_YOUR OBJECTIVE_
Provide the data again in its entirety, exactly as given.

'''

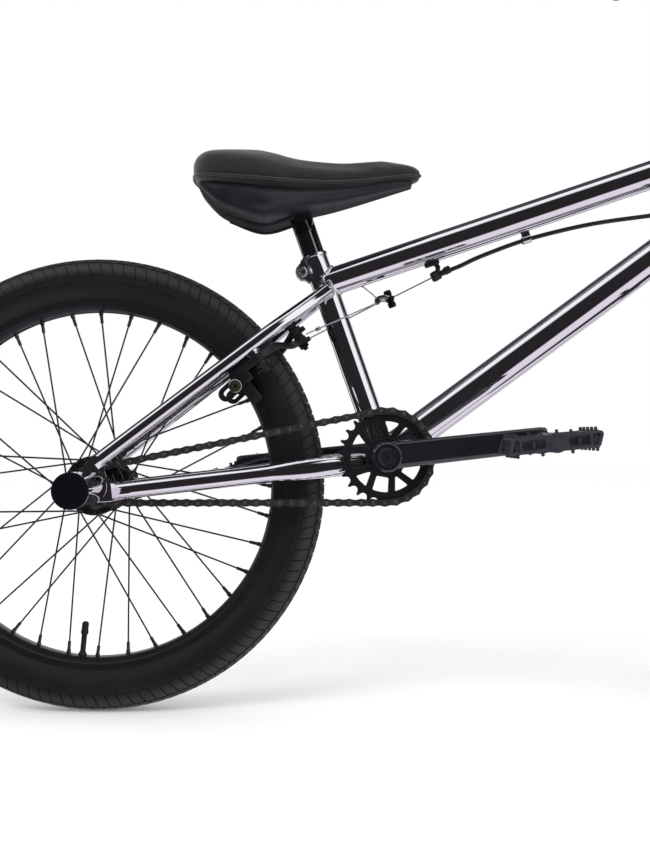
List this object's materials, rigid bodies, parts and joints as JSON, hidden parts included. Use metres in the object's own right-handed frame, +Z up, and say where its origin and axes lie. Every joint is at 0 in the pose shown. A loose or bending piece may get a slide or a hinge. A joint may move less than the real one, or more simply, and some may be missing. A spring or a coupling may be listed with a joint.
{
  "type": "bmx bike",
  "caption": "Freestyle bicycle with small wheels, a low chrome frame, tall handlebar, black cranks, platform pedals, axle pegs and a rear U-brake.",
  "frame": {"origin": "on the ground plane, midway between the two axles and in the bike's mid-plane", "axes": "+X forward along the wheelbase, +Y to the rider's left, +Z up"},
  "size_m": [1.3994, 0.7394, 0.9805],
  "materials": {
    "chrome": "mirror-bright plating on the frame and the handlebar",
    "black_metal": "satin black",
    "steel": "plain machined steel",
    "chain_steel": "dark oiled steel",
    "tyre_rubber": "matt black rubber",
    "grip_rubber": "matt black rubber",
    "black_plastic": "moulded black nylon",
    "cable_housing": "smooth black",
    "seat_fabric": "black woven cover"
  },
  "bodies": {
    "frame": {"head_tube": "chrome", "top_tube": "chrome", "down_tube": "chrome", "seat_tube": "chrome", "bb_shell": "chrome", "chainstay_left": "chrome", "chainstay_right": "chrome", "seatstay_left": "chrome", "seatstay_right": "chrome", "dropout_left": "chrome", "dropout_right": "chrome", "bb_bearing_left": "steel", "bb_bearing_right": "steel", "rear_peg_left": "chrome", "rear_peg_right": "chrome", "rear_axle": "steel", "chain": "chain_steel", "lower_brake_cable": "cable_housing", "headset_cup_lower": "steel", "headset_cup_upper": "steel"},
    "seat_post": {"seat_post": "black_metal"},
    "seat": {"seat_base": "black_plastic", "seat_pad": "seat_fabric"},
    "rear_wheel": {"rear_tyre": "tyre_rubber", "rear_rim": "black_metal", "rear_spokes": "steel", "rear_hub": "black_metal"},
    "driver": {"rear_driver": "black_metal"},
    "crank": {"crank_spindle": "steel", "sprocket": "black_metal", "crank_arm_left": "black_metal", "crank_arm_right": "black_metal", "pedal_axle_left": "steel", "pedal_axle_right": "steel"},
    "pedal_left": {"pedal_left": "black_plastic"},
    "pedal_right": {"pedal_right": "black_plastic"},
    "steering": {"fork_steerer": "black_metal", "fork_leg_left": "black_metal", "fork_leg_right": "black_metal", "stem": "black_metal", "stem_face_plate": "black_metal", "handlebar": "chrome", "handlebar_crossbar": "chrome", "grip_left": "grip_rubber", "grip_right": "grip_rubber", "lever_bracket": "black_metal", "rotor_top_plate": "black_metal", "upper_brake_cable": "cable_housing", "front_axle": "steel", "front_peg_left": "chrome", "front_peg_right": "chrome"},
    "brake_lever": {"brake_lever": "black_metal"},
    "rotor": {"rotor_bearing": "black_metal"},
    "front_wheel": {"front_tyre": "tyre_rubber", "front_rim": "black_metal", "front_spokes": "steel", "front_hub": "black_metal"},
    "brake_arm_left": {"brake_arm_left": "black_metal"},
    "brake_arm_right": {"brake_arm_right": "black_metal"},
    "yoke": {"straddle_hanger": "steel"}
  },
  "joints": [
    {"name": "steering_turn", "type": "hinge", "parent": "frame", "child": "steering", "pos_m": [0.30744, 0, 0.62462], "axis": [-0.2672, 0, 0.9636], "continuous": true},
    {"name": "front_wheel_spin", "type": "hinge", "parent": "steering", "child": "front_wheel", "pos_m": [0.444, 0, 0.2557], "axis": [0, 1, 0], "continuous": true},
    {"name": "rear_wheel_spin", "type": "hinge", "parent": "frame", "child": "rear_wheel", "pos_m": [-0.444, 0, 0.2557], "axis": [0, 1, 0], "continuous": true},
    {"name": "crank_spin", "type": "hinge", "parent": "frame", "child": "crank", "pos_m": [-0.1204, 0, 0.288], "axis": [0, 1, 0], "continuous": true},
    {"name": "driver_spin", "type": "hinge", "parent": "frame", "child": "driver", "pos_m": [-0.444, 0, 0.2557], "axis": [0, 1, 0], "continuous": true},
    {"name": "pedal_right_spin", "type": "hinge", "parent": "crank", "child": "pedal_right", "pos_m": [0.04378, -0.13, 0.30439], "axis": [0, 1, 0], "continuous": true},
    {"name": "pedal_left_spin", "type": "hinge", "parent": "crank", "child": "pedal_left", "pos_m": [-0.28458, 0.13, 0.27161], "axis": [0, 1, 0], "continuous": true},
    {"name": "seat_post_slide", "type": "slide", "parent": "frame", "child": "seat_post", "axis": [-0.3305, 0, 0.9438], "range_m": [-0.02, 0.06]},
    {"name": "seat_tilt", "type": "hinge", "parent": "seat_post", "child": "seat", "pos_m": [-0.21346, 0, 0.55371], "axis": [0, 1, 0], "range_deg": [-8, 8]},
    {"name": "brake_lever_pull", "type": "hinge", "parent": "steering", "child": "brake_lever", "pos_m": [0.28494, -0.214, 0.96395], "axis": [0.2672, 0, -0.9636], "range_deg": [0, 18], "stiffness_Nm_per_rad": 0.5, "springref_deg": -20.05},
    {"name": "brake_arm_left_swing", "type": "hinge", "parent": "frame", "child": "brake_arm_left", "pos_m": [-0.2721, 0.042, 0.4082], "axis": [-0.6074, 0, 0.7944], "range_deg": [0, 4.3]},
    {"name": "brake_arm_right_swing", "type": "hinge", "parent": "frame", "child": "brake_arm_right", "pos_m": [-0.2721, -0.042, 0.4082], "axis": [0.6074, 0, -0.7944], "range_deg": [0, 4.3]},
    {"name": "yoke_pull", "type": "slide", "parent": "frame", "child": "yoke", "axis": [0.8944, 0, 0.4472], "range_m": [0, 0.0045]},
    {"name": "rotor_lift", "type": "slide", "parent": "frame", "child": "rotor", "axis": [-0.2672, 0, 0.9636], "range_m": [0, 0.005]}
  ],
  "couplings": [
    {"joint": "driver_spin", "follows": "crank_spin", "ratio": 2.7778},
    {"joint": "brake_arm_left_swing", "follows": "brake_lever_pull", "ratio": 0.23886},
    {"joint": "brake_arm_right_swing", "follows": "brake_lever_pull", "ratio": 0.23886},
    {"joint": "yoke_pull", "follows": "brake_lever_pull", "m_per_rad": 0.014323},
    {"joint": "rotor_lift", "follows": "brake_lever_pull", "m_per_rad": 0.015914}
  ]
}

'''

_CORRECT RESULT_
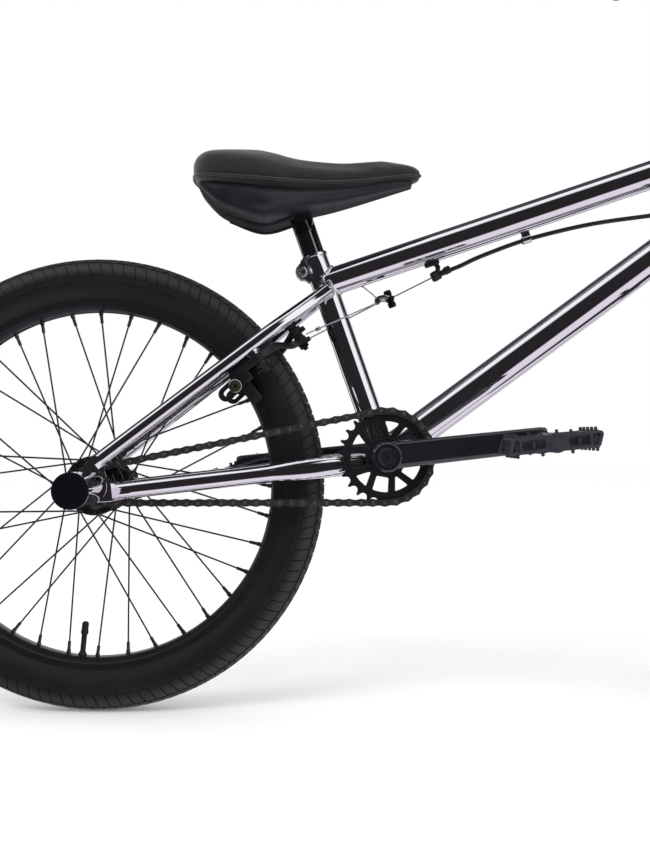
List this object's materials, rigid bodies, parts and joints as JSON, hidden parts included. Use metres in the object's own right-handed frame, +Z up, and say where its origin and axes lie. Every joint is at 0 in the pose shown. A loose or bending piece may get a slide or a hinge. A joint may move less than the real one, or more simply, and some may be missing. A spring or a coupling may be listed with a joint.
{
  "type": "bmx bike",
  "caption": "Freestyle bicycle with small wheels, a low chrome frame, tall handlebar, black cranks, platform pedals, axle pegs and a rear U-brake.",
  "frame": {"origin": "on the ground plane, midway between the two axles and in the bike's mid-plane", "axes": "+X forward along the wheelbase, +Y to the rider's left, +Z up"},
  "size_m": [1.3994, 0.7394, 0.9805],
  "materials": {
    "chrome": "mirror-bright plating on the frame and the handlebar",
    "black_metal": "satin black",
    "steel": "plain machined steel",
    "chain_steel": "dark oiled steel",
    "tyre_rubber": "matt black rubber",
    "grip_rubber": "matt black rubber",
    "black_plastic": "moulded black nylon",
    "cable_housing": "smooth black",
    "seat_fabric": "black woven cover"
  },
  "bodies": {
    "frame": {"head_tube": "chrome", "top_tube": "chrome", "down_tube": "chrome", "seat_tube": "chrome", "bb_shell": "chrome", "chainstay_left": "chrome", "chainstay_right": "chrome", "seatstay_left": "chrome", "seatstay_right": "chrome", "dropout_left": "chrome", "dropout_right": "chrome", "bb_bearing_left": "steel", "bb_bearing_right": "steel", "rear_peg_left": "chrome", "rear_peg_right": "chrome", "rear_axle": "steel", "chain": "chain_steel", "lower_brake_cable": "cable_housing", "headset_cup_lower": "steel", "headset_cup_upper": "steel"},
    "seat_post": {"seat_post": "black_metal"},
    "seat": {"seat_base": "black_plastic", "seat_pad": "seat_fabric"},
    "rear_wheel": {"rear_tyre": "tyre_rubber", "rear_rim": "black_metal", "rear_spokes": "steel", "rear_hub": "black_metal"},
    "driver": {"rear_driver": "black_metal"},
    "crank": {"crank_spindle": "steel", "sprocket": "black_metal", "crank_arm_left": "black_metal", "crank_arm_right": "black_metal", "pedal_axle_left": "steel", "pedal_axle_right": "steel"},
    "pedal_left": {"pedal_left": "black_plastic"},
    "pedal_right": {"pedal_right": "black_plastic"},
    "steering": {"fork_steerer": "black_metal", "fork_leg_left": "black_metal", "fork_leg_right": "black_metal", "stem": "black_metal", "stem_face_plate": "black_metal", "handlebar": "chrome", "handlebar_crossbar": "chrome", "grip_left": "grip_rubber", "grip_right": "grip_rubber", "lever_bracket": "black_metal", "rotor_top_plate": "black_metal", "upper_brake_cable": "cable_housing", "front_axle": "steel", "front_peg_left": "chrome", "front_peg_right": "chrome"},
    "brake_lever": {"brake_lever": "black_metal"},
    "rotor": {"rotor_bearing": "black_metal"},
    "front_wheel": {"front_tyre": "tyre_rubber", "front_rim": "black_metal", "front_spokes": "steel", "front_hub": "black_metal"},
    "brake_arm_left": {"brake_arm_left": "black_metal"},
    "brake_arm_right": {"brake_arm_right": "black_metal"},
    "yoke": {"straddle_hanger": "steel"}
  },
  "joints": [
    {"name": "steering_turn", "type": "hinge", "parent": "frame", "child": "steering", "pos_m": [0.30744, 0, 0.62462], "axis": [-0.2672, 0, 0.9636], "continuous": true},
    {"name": "front_wheel_spin", "type": "hinge", "parent": "steering", "child": "front_wheel", "pos_m": [0.444, 0, 0.2557], "axis": [0, 1, 0], "continuous": true},
    {"name": "rear_wheel_spin", "type": "hinge", "parent": "frame", "child": "rear_wheel", "pos_m": [-0.444, 0, 0.2557], "axis": [0, 1, 0], "continuous": true},
    {"name": "crank_spin", "type": "hinge", "parent": "frame", "child": "crank", "pos_m": [-0.1204, 0, 0.288], "axis": [0, 1, 0], "continuous": true},
    {"name": "driver_spin", "type": "hinge", "parent": "frame", "child": "driver", "pos_m": [-0.444, 0, 0.2557], "axis": [0, 1, 0], "continuous": true},
    {"name": "pedal_right_spin", "type": "hinge", "parent": "crank", "child": "pedal_right", "pos_m": [0.04378, -0.13, 0.30439], "axis": [0, 1, 0], "continuous": true},
    {"name": "pedal_left_spin", "type": "hinge", "parent": "crank", "child": "pedal_left", "pos_m": [-0.28458, 0.13, 0.27161], "axis": [0, 1, 0], "continuous": true},
    {"name": "seat_post_slide", "type": "slide", "parent": "frame", "child": "seat_post", "axis": [-0.3305, 0, 0.9438], "range_m": [-0.02, 0.06]},
    {"name": "seat_tilt", "type": "hinge", "parent": "seat_post", "child": "seat", "pos_m": [-0.21346, 0, 0.55371], "axis": [0, 1, 0], "range_deg": [-8, 8]},
    {"name": "brake_lever_pull", "type": "hinge", "parent": "steering", "child": "brake_lever", "pos_m": [0.28494, -0.214, 0.96395], "axis": [0.2672, 0, -0.9636], "range_deg": [0, 18], "stiffness_Nm_per_rad": 0.5, "springref_deg": -20.05},
    {"name": "brake_arm_left_swing", "type": "hinge", "parent": "frame", "child": "brake_arm_left", "pos_m": [-0.2721, 0.042, 0.4082], "axis": [-0.6074, 0, 0.7944], "range_deg": [0, 4.3]},
    {"name": "brake_arm_right_swing", "type": "hinge", "parent": "frame", "child": "brake_arm_right", "pos_m": [-0.2721, -0.042, 0.4082], "axis": [0.6074, 0, -0.7944], "range_deg": [0, 4.3]},
    {"name": "yoke_pull", "type": "slide", "parent": "frame", "child": "yoke", "axis": [0.8944, 0, 0.4472], "range_m": [0, 0.0045]},
    {"name": "rotor_lift", "type": "slide", "parent": "frame", "child": "rotor", "axis": [-0.2672, 0, 0.9636], "range_m": [0, 0.005]}
  ],
  "couplings": [
    {"joint": "driver_spin", "follows": "crank_spin", "ratio": 2.7778},
    {"joint": "brake_arm_left_swing", "follows": "brake_lever_pull", "ratio": 0.23886},
    {"joint": "brake_arm_right_swing", "follows": "brake_lever_pull", "ratio": 0.23886},
    {"joint": "yoke_pull", "follows": "brake_lever_pull", "m_per_rad": 0.014323},
    {"joint": "rotor_lift", "follows": "brake_lever_pull", "m_per_rad": 0.015914}
  ]
}